When our break for levity was over, we went on to visit what is known as The Mass Grave. At this site the bodies of over two hundred thousand unidentified bodies were buried following the earthquake of January 2010. This site was a former mine so there was a large whole here prior to the earthquake. After the earthquake, other government bodies, knowing that Haiti did not have the resources to refrigerate and identify the estimated over 300,000 people who perished, pushed the Haitian government to bury all of the bodies in a mass grave as quickly as possible before disease was spread from the dead bodies. The Haitian government complied.

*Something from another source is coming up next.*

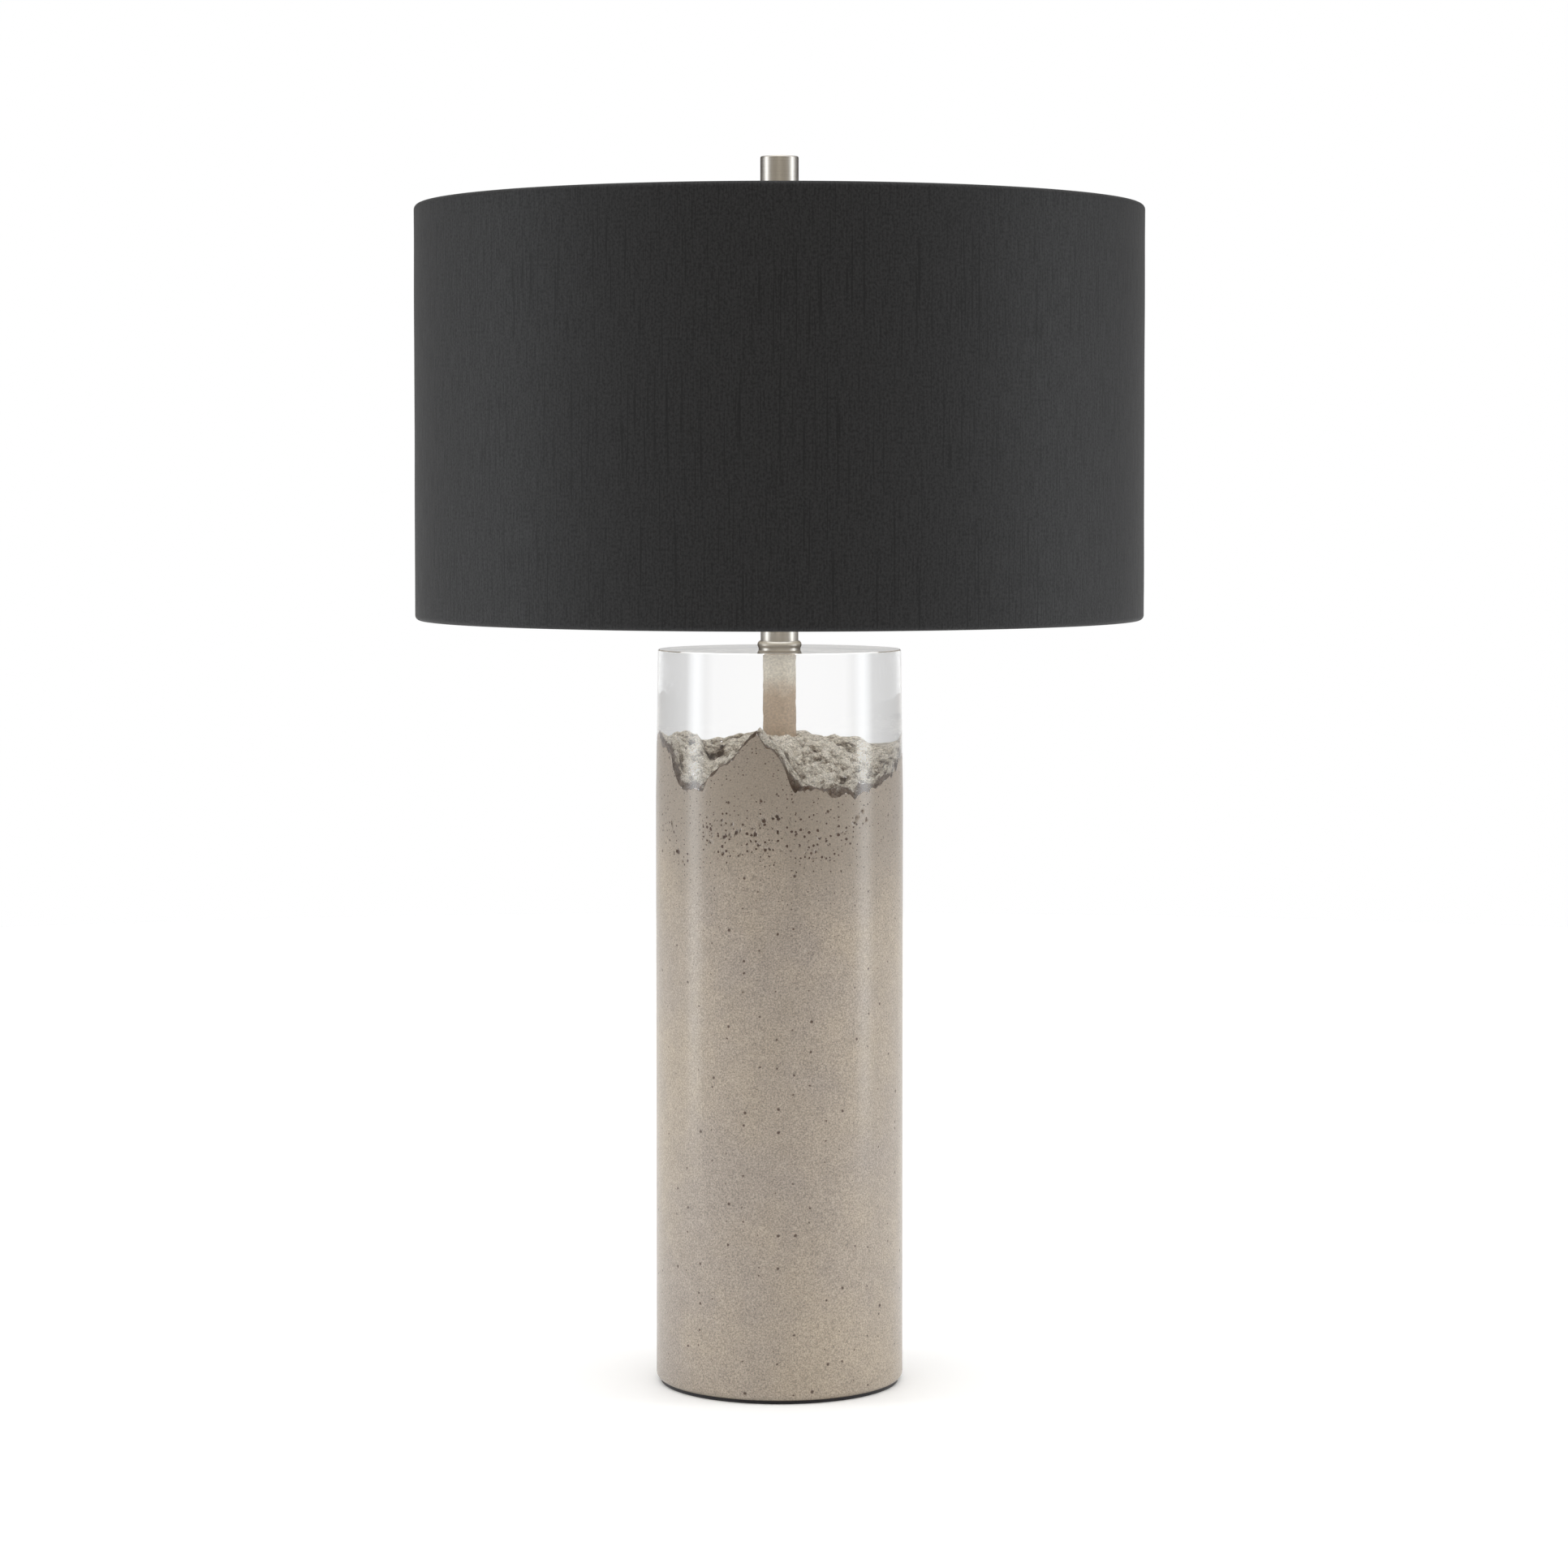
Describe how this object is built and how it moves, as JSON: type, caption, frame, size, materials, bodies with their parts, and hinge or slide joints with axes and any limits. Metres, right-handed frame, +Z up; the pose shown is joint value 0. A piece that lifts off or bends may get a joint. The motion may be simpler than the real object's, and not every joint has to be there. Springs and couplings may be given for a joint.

People wrapped their deceased family members in tied up cloths and set them outside of their homes while the government sent dump trucks along to pick them up and haul them to this mining hole to dump them in like waste. The hole is now covered in crushed rocks and marked with a monument and many crosses lining the adjacent hills. The shear magnitude of this mass grave is incomprehensible to me. An estimated 2,800 people died in New York on 9/11. Over 100 times that many people died in Haiti during the earthquake and were buried under the ground I walked on today. This was another part of the trip that will take a while to soak in.